Google today detailed the Project Ara Market Pilot, with Puerto Rico as the first test bed for the modular smartphone.

If you want to try out Google's Project Ara modular smartphone, start booking your flights to Puerto Rico: The island protectorate will be the location of the Project Ara "Market Pilot," where Google plans to sell an early version of the hardware from converted food trucks during the third quarter of this year.

That plan was announced at today's second annual Project Ara developer's conference at the Mountain View Googleplex, where Google's Regina Dugan and Paul Eremenko took the stage to lay out the history and goals of the initiative.

For those not keeping up, Project Ara, announced in 2013, represents Google's promise of a more open smartphone hardware platform to match the open nature of the underlying Android operating system. Users will be able to swap modules for everything from better cameras to health sensors to faster processors to suit their own tastes -- all built on a common board that provides the core orchestration technologies and keeps everything locked in place with magnets.

Google promises that some 30 partners, including Toshiba, Foxconn and Linaro, are helping to build the platform.

It's all been very mysterious, with few updates on the technology in the year since the last event, apart from the word earlier this week of a dedicated store for modules.

But the silence is broken with the word that Google will work with carriers Claro and OpenMobile to bring Project Ara to Puerto Rico. The location makes excellent sense for this pilot, Google said, as it has a diverse selection of U.S., Latino and local carriers, plus it's under FCC regulation so they can work out potential roadblocks as they arise in microcosm. In short, it's a good way to test the domestic and international markets, as well as technological issues, for Project Ara all at once. And with the aforementioned converted food trucks doing the actual selling, it has a mobile retail offering that can go, to borrow a phrase, where the people are.

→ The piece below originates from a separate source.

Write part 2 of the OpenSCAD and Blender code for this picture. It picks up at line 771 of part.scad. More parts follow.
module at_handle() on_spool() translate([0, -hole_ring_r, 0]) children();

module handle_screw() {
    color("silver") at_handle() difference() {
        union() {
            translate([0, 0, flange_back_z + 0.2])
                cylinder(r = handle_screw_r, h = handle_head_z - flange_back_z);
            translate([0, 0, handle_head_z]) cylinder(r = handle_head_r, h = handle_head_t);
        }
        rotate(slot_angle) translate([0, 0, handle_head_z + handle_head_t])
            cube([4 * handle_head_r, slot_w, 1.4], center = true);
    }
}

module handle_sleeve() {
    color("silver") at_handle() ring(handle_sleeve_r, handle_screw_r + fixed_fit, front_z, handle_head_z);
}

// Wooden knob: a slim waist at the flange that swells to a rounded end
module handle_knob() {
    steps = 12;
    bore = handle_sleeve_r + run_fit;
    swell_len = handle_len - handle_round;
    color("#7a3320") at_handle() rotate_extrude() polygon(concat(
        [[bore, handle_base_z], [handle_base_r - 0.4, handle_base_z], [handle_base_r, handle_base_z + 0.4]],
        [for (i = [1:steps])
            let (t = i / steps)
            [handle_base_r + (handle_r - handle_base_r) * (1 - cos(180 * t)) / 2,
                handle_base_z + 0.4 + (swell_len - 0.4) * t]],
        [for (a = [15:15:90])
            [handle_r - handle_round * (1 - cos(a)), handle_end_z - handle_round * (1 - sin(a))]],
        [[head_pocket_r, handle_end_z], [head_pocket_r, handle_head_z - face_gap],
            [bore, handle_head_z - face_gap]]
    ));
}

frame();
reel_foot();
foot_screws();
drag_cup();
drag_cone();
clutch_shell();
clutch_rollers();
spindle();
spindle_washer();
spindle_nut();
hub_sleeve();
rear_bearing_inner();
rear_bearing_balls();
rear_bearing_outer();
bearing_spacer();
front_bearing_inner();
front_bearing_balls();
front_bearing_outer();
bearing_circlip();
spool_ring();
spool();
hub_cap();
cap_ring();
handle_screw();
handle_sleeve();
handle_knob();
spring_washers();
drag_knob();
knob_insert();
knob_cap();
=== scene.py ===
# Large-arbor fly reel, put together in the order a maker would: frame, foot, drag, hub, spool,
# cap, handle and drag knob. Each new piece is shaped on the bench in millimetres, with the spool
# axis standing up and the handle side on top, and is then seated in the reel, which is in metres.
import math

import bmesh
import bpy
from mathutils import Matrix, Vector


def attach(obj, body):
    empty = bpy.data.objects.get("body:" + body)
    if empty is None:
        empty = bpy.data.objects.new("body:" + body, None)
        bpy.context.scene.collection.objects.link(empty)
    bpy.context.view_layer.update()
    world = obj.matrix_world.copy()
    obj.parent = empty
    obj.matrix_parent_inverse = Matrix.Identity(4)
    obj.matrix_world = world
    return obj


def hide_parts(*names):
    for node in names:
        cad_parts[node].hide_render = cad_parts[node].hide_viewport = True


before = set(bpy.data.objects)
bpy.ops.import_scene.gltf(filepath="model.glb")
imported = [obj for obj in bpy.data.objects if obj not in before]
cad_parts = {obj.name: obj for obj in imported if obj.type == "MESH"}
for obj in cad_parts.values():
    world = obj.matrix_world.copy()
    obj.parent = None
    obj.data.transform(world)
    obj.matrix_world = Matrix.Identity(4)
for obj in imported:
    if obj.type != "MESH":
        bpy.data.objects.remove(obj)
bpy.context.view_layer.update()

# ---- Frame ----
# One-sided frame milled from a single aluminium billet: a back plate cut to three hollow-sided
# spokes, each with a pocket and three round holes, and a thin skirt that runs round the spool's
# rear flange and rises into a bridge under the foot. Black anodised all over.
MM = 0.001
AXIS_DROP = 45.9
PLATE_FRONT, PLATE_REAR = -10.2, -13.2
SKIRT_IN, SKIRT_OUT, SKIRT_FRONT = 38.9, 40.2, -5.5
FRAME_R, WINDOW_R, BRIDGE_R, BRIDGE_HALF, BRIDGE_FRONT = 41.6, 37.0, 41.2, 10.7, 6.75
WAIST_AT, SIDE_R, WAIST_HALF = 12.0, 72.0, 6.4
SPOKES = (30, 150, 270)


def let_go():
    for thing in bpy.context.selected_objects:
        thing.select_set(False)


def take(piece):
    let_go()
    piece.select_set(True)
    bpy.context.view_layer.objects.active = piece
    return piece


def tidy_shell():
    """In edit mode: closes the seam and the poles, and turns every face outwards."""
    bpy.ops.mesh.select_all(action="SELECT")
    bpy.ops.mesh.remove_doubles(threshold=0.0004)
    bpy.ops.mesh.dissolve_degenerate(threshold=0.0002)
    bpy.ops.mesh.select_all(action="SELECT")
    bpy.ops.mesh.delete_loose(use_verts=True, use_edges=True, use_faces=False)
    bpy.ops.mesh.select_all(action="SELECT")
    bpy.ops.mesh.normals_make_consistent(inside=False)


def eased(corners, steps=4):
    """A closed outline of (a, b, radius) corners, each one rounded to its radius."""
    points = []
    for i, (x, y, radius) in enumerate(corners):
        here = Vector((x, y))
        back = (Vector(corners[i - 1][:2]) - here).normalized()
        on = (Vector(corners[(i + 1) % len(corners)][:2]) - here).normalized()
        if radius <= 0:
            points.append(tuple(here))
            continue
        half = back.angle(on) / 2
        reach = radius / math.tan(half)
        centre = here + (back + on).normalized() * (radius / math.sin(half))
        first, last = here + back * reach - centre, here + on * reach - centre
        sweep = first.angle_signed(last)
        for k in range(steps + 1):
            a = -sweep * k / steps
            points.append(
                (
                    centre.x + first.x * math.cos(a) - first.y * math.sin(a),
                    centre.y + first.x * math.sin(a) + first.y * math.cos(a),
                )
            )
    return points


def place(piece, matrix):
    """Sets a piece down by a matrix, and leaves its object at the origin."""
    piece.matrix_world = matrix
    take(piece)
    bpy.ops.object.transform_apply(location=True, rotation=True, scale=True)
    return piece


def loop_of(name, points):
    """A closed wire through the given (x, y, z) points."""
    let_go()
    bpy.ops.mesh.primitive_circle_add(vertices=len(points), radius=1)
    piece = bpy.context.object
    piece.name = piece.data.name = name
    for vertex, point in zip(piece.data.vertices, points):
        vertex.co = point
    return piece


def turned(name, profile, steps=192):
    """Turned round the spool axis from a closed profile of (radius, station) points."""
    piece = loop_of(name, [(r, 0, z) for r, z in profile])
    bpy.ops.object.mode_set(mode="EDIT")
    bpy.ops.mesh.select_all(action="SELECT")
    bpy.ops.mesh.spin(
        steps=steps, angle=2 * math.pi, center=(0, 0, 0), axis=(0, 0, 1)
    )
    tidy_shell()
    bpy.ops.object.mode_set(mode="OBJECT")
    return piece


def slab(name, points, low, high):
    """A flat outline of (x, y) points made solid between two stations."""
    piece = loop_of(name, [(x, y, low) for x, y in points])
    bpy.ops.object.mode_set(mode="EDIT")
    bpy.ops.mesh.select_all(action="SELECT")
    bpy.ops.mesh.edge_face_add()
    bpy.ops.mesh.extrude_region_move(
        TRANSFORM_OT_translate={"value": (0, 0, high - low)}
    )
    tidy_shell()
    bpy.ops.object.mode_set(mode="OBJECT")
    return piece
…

Google will be watching market metrics very closely to see whether the economics of a global rollout would make sense, even as it gathers feedback on the phone itself and moves to improve it.

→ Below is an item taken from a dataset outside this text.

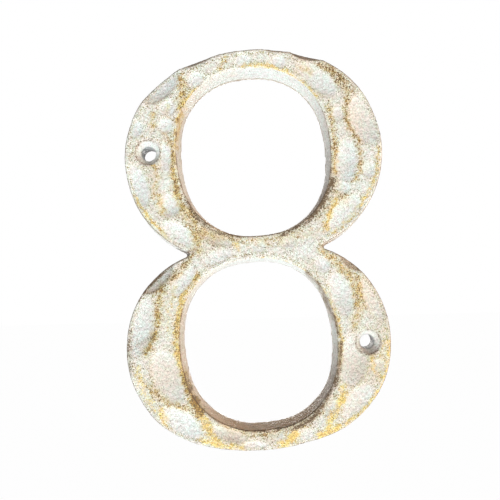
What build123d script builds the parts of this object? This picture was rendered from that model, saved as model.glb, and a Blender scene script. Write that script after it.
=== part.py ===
from build123d import *
from math import acos, cos, degrees, radians, sin, sqrt, tan
import os

# Cast iron house number: the digit 8 as one iron casting, in millimetres.
# It is drawn lying down, with x to the right, y up the number and z out of its face:
# the back is at z = 0 and the origin is the middle of the waist.
# At the end it is stood up, with +Z up the number, the face towards -Y and the back on y = 0.

# The casting
THICKNESS = 7.0
DRAFT_ANGLE = 7.0        # degrees: every wall leans in towards the face, to leave the sand
NOTCH_RADIUS = 0.9       # rounds the sharp notch on each side of the waist
OVERCUT = 1.0            # how far a cutting tool runs past what it cuts

# Outside of the two bowls, measured on the face
UPPER_WIDTH = 81.6
UPPER_HEIGHT = 66.8
UPPER_LEAN = 4.7         # degrees anticlockwise
UPPER_REACH = 4.25       # the upper bowl runs this far below the middle of the waist
LOWER_WIDTH = 83.8
LOWER_HEIGHT = 66.2
LOWER_LEAN = 3.5
LOWER_REACH = 1.95       # the lower bowl runs this far above the middle of the waist

# Strokes of the digit, measured on the face between a bowl's outside and its hole
TOP_STROKE = 6.0
UPPER_SIDE_STROKE = 16.45
WAIST_STROKE = 7.3
LOWER_SIDE_STROKE = 17.05
FOOT_STROKE = 6.5
HOLE_LEAN = 4.4

# Shape of each oval: its corner radius as a share of the smaller half size, then how far
# its sides and its ends bow out past the corner circles, as shares of the half sizes
UPPER_SHAPE = (0.93, 0.002, 0.055)
LOWER_SHAPE = (0.92, 0.001, 0.054)
HOLE_SHAPE = (0.89, 0.021, 0.003)

# Countersunk screw holes, one in each thick side stroke
SCREW_BORE = 4.3
SCREW_SINK = 8.1
SCREW_SINK_ANGLE = 90.0
SCREW_INSET = 7.3        # from the outside of the bowl to the middle of the hole
UPPER_SCREW_CLOCK = 177.0
LOWER_SCREW_CLOCK = 0.4

# Gouges that hollow the face: each one's radius across the cut and its radius along it
BROAD_ACROSS = 8.5
BROAD_ALONG = 32.0
NARROW_ACROSS = 5.0
NARROW_ALONG = 28.0
WIDE_ACROSS = 12.0
WIDE_ALONG = 32.0
FLAT_ACROSS = 14.0
FLAT_ALONG = 45.0
SPOON_ACROSS = 10.0
SPOON_ALONG = 22.0
SHORT_ACROSS = 7.0
SHORT_ALONG = 16.0
BALL_RADIUS = 9.0
HOLLOW_DEPTH = 1.0       # the depths of the hollows are shares of this
TIPPED_REACH = 4.0       # a tipped gouge stays clear for this far past its lowest point

BROAD = (BROAD_ACROSS, BROAD_ALONG)
NARROW = (NARROW_ACROSS, NARROW_ALONG)
WIDE = (WIDE_ACROSS, WIDE_ALONG)
FLAT = (FLAT_ACROSS, FLAT_ALONG)
SPOON = (SPOON_ACROSS, SPOON_ALONG)
SHORT = (SHORT_ACROSS, SHORT_ALONG)
BALL = (BALL_RADIUS, BALL_RADIUS)


class Oval:
    """An oval of eight tangent arcs, drawn round its own middle and then leaned."""

    def __init__(self, middle_y, width, height, lean, shape):
        roundness, side_bow, end_bow = shape[0], shape[1] * width / 2, shape[2] * height / 2
        radius = roundness * min(width, height) / 2
        corner = Vector(width / 2 - side_bow - radius, height / 2 - end_bow - radius)
        side_radius = radius + side_bow / 2 + corner.Y**2 / (2 * side_bow)
        end_radius = radius + end_bow / 2 + corner.X**2 / (2 * end_bow)
        side_middle = Vector(width / 2 - side_radius, 0)
        end_middle = Vector(0, height / 2 - end_radius)
        self.middle = Vector(0, middle_y)
        self.lean = lean
        self.side = Vector(width / 2, 0)
        self.end = Vector(0, height / 2)
        self.side_join = corner + (corner - side_middle).normalized() * radius
        self.end_join = corner + (corner - end_middle).normalized() * radius
        outward = (self.side_join - corner) + (self.end_join - corner)
        self.corner = corner + outward.normalized() * radius
        self.arcs = [(side_middle, side_radius), (corner, radius), (end_middle, end_radius)]

    def sketch(self):
        """The oval, filled, in its place on the number."""
        quarter = [self.side, self.side_join, self.corner, self.end_join]
        stations = quarter + [self.end]
        stations += [Vector(-spot.X, spot.Y) for spot in reversed(quarter)]
        stations += [Vector(-spot.X, -spot.Y) for spot in quarter[1:]]
        stations += [-self.end]
        stations += [Vector(spot.X, -spot.Y) for spot in reversed(quarter[1:])]
        stations = stations[-1:] + stations[:-1]
        ring = stations + stations[:1]
        outline = [ThreePointArc(*ring[start:start + 3]) for start in range(0, len(stations), 2)]
        return Pos(*self.middle) * Rotation(0, 0, self.lean) * make_face(outline)

    def point(self, clock, inset=0.0):
        """Point on the outline at an angle in degrees from +x, or inset towards the middle."""
        turned = radians(clock - self.lean)
        ray = Vector(abs(cos(turned)), abs(sin(turned)))
        middle, radius = self.arcs[1]
        if ray.Y * self.side_join.X < ray.X * self.side_join.Y:
            middle, radius = self.arcs[0]
        if ray.Y * self.end_join.X > ray.X * self.end_join.Y:
            middle, radius = self.arcs[2]
        along = ray.dot(middle)
        reach = along + sqrt(along**2 + radius**2 - middle.dot(middle)) - inset
        return self.middle + Vector(cos(radians(clock)), sin(radians(clock))) * reach


def bowl_outsides():
    """Outsides of the upper and the lower bowl."""
    upper_y = UPPER_HEIGHT / 2 - UPPER_REACH
    lower_y = LOWER_REACH - LOWER_HEIGHT / 2
    upper = Oval(upper_y, UPPER_WIDTH, UPPER_HEIGHT, UPPER_LEAN, UPPER_SHAPE)
    lower = Oval(lower_y, LOWER_WIDTH, LOWER_HEIGHT, LOWER_LEAN, LOWER_SHAPE)
    return upper, lower


def bowl_holes():
    """Holes of the upper and the lower bowl, set by the strokes round them."""
    top = UPPER_HEIGHT - UPPER_REACH - TOP_STROKE
    foot = LOWER_REACH - LOWER_HEIGHT + FOOT_STROKE
    waist = WAIST_STROKE / 2
    upper_width = UPPER_WIDTH - 2 * UPPER_SIDE_STROKE
    lower_width = LOWER_WIDTH - 2 * LOWER_SIDE_STROKE
    upper = Oval((top + waist) / 2, upper_width, top - waist, HOLE_LEAN, HOLE_SHAPE)
    lower = Oval((foot - waist) / 2, lower_width, -waist - foot, HOLE_LEAN, HOLE_SHAPE)
    return upper, lower


OUTSIDES = bowl_outsides()
HOLES = bowl_holes()
UPPER, LOWER = 0, 1

# Hollows in the face, each one given by the bowl, the clock angle in degrees, the share of
# the stroke from the hole's edge to the outside, the gouge, its share of HOLLOW_DEPTH, the
# turn of the cut away from the run of the stroke and its tip towards the outside in degrees
HOLLOWS = [
    (UPPER, 141, 0.78, SPOON, 1.25, 0, 13),
    (UPPER, 115, 0.98, FLAT, 0.8, 0, 38),
    (UPPER, 79, 0.98, FLAT, 0.6, 0, 38),
    (UPPER, 64, 0.95, SHORT, 1.3, 0, 40),
    (UPPER, 127, 0.28, BALL, 0.5, 0, 0),
    (UPPER, 95, 0.40, BALL, 0.4, 0, 0),
    (UPPER, 73, 0.40, BALL, 0.35, 0, 0),
    (UPPER, 48, 0.40, BROAD, 1.0, 0, 0),
    (UPPER, 23, 0.32, BALL, 0.35, 0, 0),
    (UPPER, 16, 0.74, WIDE, 1.2, 0, 3),
    (UPPER, 353, 0.29, BROAD, 0.9, 0, 0),
    (UPPER, 351, 0.77, BALL, 0.4, 0, 0),
    (UPPER, 338, 0.34, BALL, 0.4, 0, 0),
    (UPPER, 325, 0.71, WIDE, 0.9, 0, 0),
    (UPPER, 290, 0.45, BALL, 0.35, 0, 0),
    (UPPER, 245, 0.28, NARROW, 0.6, 0, 0),
    (UPPER, 227, 0.74, BROAD, 0.8, 0, 0),
    (UPPER, 210, 0.40, BALL, 0.9, 0, 0),
    (UPPER, 194, 0.83, WIDE, 1.0, 0, 6),
    (UPPER, 181, 0.21, NARROW, 0.5, 0, 0),
    (UPPER, 166, 0.90, BALL, 0.6, 0, 0),
    (UPPER, 161, 0.26, BALL, 0.4, 0, 0),
    (UPPER, 151, 0.38, BALL, 0.5, 0, 0),
    (LOWER, 143, 0.85, SPOON, 1.1, 0, 25),
    (LOWER, 139, 0.37, BROAD, 0.5, 0, 0),
    (LOWER, 169, 0.74, FLAT, 1.2, 0, 5),
    (LOWER, 198, 0.31, FLAT, 1.0, 0, 0),
    (LOWER, 203, 0.88, FLAT, 0.5, 0, 10),
    (LOWER, 225, 0.66, WIDE, 1.0, 0, 3),
    (LOWER, 250, 0.30, NARROW, 0.7, 0, 0),
    (LOWER, 266, 0.80, NARROW, 0.5, 0, 0),
    (LOWER, 280, 0.22, BALL, 0.4, 0, 0),
    (LOWER, 295, 0.79, BALL, 0.85, 0, 0),
    (LOWER, 318, 0.22, BALL, 0.5, 0, 0),
    (LOWER, 328, 0.73, WIDE, 0.9, 0, 3),
    (LOWER, 350, 0.30, FLAT, 0.9, 0, 0),
    (LOWER, 349, 0.80, BALL, 0.35, 0, 0),
    (LOWER, 30, 0.31, BROAD, 0.9, -15, 0),
    (LOWER, 21, 0.85, FLAT, 0.9, 0, 10),
    (LOWER, 43, 0.95, SHORT, 0.9, 0, 32),
    (LOWER, 50, 0.48, BALL, 0.4, 0, 0),
    (LOWER, 89, 0.75, BALL, 0.35, 0, 0),
    (LOWER, 113, 0.50, BROAD, 0.4, 0, 0),
]


def casting_blank():
    """The flat-faced casting: two fused bowls with rounded notches, open holes and draft."""
    digit = OUTSIDES[0].sketch() + OUTSIDES[1].sketch()
    swollen = offset(digit, amount=NOTCH_RADIUS, kind=Kind.ARC)
    digit = offset(swollen, amount=-NOTCH_RADIUS, kind=Kind.ARC)
    for oval in HOLES:
        digit -= oval.sketch()
    return extrude(Pos(0, 0, THICKNESS) * digit, amount=-THICKNESS, taper=-DRAFT_ANGLE)


def gouge_tip(gouge, rise):
    """The end of a gouge, lowest at the origin and sweeping up along y to a height of rise."""
    across_radius, along_radius = gouge
    if along_radius == across_radius:
        return Pos(0, 0, across_radius) * Rotation(90, 0, 0) * Sphere(across_radius)
    half_width = sqrt(2 * across_radius * rise - rise**2)
    nose = ThreePointArc((-half_width, rise), (0, 0), (half_width, rise))
    blade = Plane.XZ * make_face([nose, Line((half_width, rise), (-half_width, rise))])
    swing = degrees(acos(1 - rise / along_radius))
    pivot = Axis((0, 0, along_radius), (1, 0, 0))
    return revolve(blade, pivot, 2 * swing).rotate(pivot, -swing)


def hollow(bowl, clock, share, gouge, depth_share, turn, tip):
    """The metal that one stroke of a gouge takes out of the face."""
    inner = HOLES[bowl].point(clock)
    place = inner + (OUTSIDES[bowl].point(clock) - inner) * share
    depth = depth_share * HOLLOW_DEPTH
    rise = depth + OVERCUT + TIPPED_REACH * sin(radians(tip))
    spot = Pos(place.X, place.Y, THICKNESS - depth) * Rotation(0, 0, clock)
    return spot * Rotation(0, tip, 0) * Rotation(0, 0, turn) * gouge_tip(gouge, rise)


def screw_hole(bowl, clock):
    """One clearance bore with its countersink, to be cut out of the casting."""
    place = OUTSIDES[bowl].point(clock, SCREW_INSET)
    slope = tan(radians(SCREW_SINK_ANGLE / 2))
    mouth = SCREW_SINK / 2 + OVERCUT * slope
    height = (mouth - SCREW_BORE / 2) / slope
    bore = Pos(0, 0, THICKNESS / 2) * Cylinder(SCREW_BORE / 2, THICKNESS + 2 * OVERCUT)
    sink = Pos(0, 0, THICKNESS + OVERCUT - height / 2) * Cone(SCREW_BORE / 2, mouth, height)
    return Pos(place.X, place.Y) * (bore + sink)


def house_number():
    """The finished number, lying on its back."""
    casting = casting_blank()
    for cut in HOLLOWS:
        casting -= hollow(*cut)
    casting -= screw_hole(UPPER, UPPER_SCREW_CLOCK)
    casting -= screw_hole(LOWER, LOWER_SCREW_CLOCK)
    return casting


standing = Plane.XZ.location * house_number()
os.makedirs("parts", exist_ok=True)
export_step(standing, "parts/house_number.step")
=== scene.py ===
from math import radians

import bpy
import numpy as np
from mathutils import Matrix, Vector
from mathutils.kdtree import KDTree


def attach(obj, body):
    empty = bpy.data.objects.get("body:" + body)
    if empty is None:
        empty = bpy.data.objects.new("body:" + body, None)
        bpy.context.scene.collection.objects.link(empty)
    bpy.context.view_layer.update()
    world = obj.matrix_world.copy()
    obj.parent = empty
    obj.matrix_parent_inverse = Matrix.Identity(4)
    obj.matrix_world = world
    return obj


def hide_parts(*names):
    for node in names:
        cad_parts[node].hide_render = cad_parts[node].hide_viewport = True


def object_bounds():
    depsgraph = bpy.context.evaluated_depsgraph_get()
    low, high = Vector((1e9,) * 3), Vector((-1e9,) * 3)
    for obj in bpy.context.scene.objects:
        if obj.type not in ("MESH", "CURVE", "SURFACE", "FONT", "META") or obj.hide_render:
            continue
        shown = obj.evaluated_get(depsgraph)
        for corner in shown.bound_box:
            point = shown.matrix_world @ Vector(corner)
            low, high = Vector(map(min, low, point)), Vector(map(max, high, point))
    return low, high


bl_info = {
    "name": "Hammered House Number",
    "version": (1, 0, 0),
    "blender": (4, 5, 0),
    "location": "3D View > Sidebar > House Number",
    "description": "A cast iron house number with a hammered face, off-white paint and rubbed gold",
    "category": "Add Mesh",
}

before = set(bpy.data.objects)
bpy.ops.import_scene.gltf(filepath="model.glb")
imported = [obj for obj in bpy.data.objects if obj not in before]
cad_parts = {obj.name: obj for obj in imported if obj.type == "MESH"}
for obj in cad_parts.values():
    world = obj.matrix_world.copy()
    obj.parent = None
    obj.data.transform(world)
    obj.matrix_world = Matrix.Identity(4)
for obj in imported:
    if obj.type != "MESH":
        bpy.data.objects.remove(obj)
CAD_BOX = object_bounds()
MM = 0.001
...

Which is a good thing, because the current "Spiral 2" design, as laid out by Google today, is pretty limited: The current roadmap is to give Spiral 2 the ability to make 3G phone calls and hot-swappable modules, neither of which it currently has. A "Spiral 3" design is in the works with features to make it more competitive in the larger market, like 4G LTE, a camera that people actually want to take pictures with, and longer battery life (even if you have to swap a battery module to do it).

The Spiral 3 design is what Google hopes to sell in Puerto Rico later this year.

There are still a lot of challenges ahead for Project Ara. The idea of a completely customized phone with modules for whatever you need is a good one for the developing world, where low-cost, flexible smartphones are a hot market. And it's resonating with the right people,  not to mention the hardware developers who are probably salivating to get building modules.

But a still-unannounced price point for the base model and the modules alike are going to be concerns, as is security -- if you think BYOD is a pain now, wait until your employees start attaching unsigned modules to their smartphones.

For now, though, you'll have to get to Puerto Rico if you want to try building your dream phone.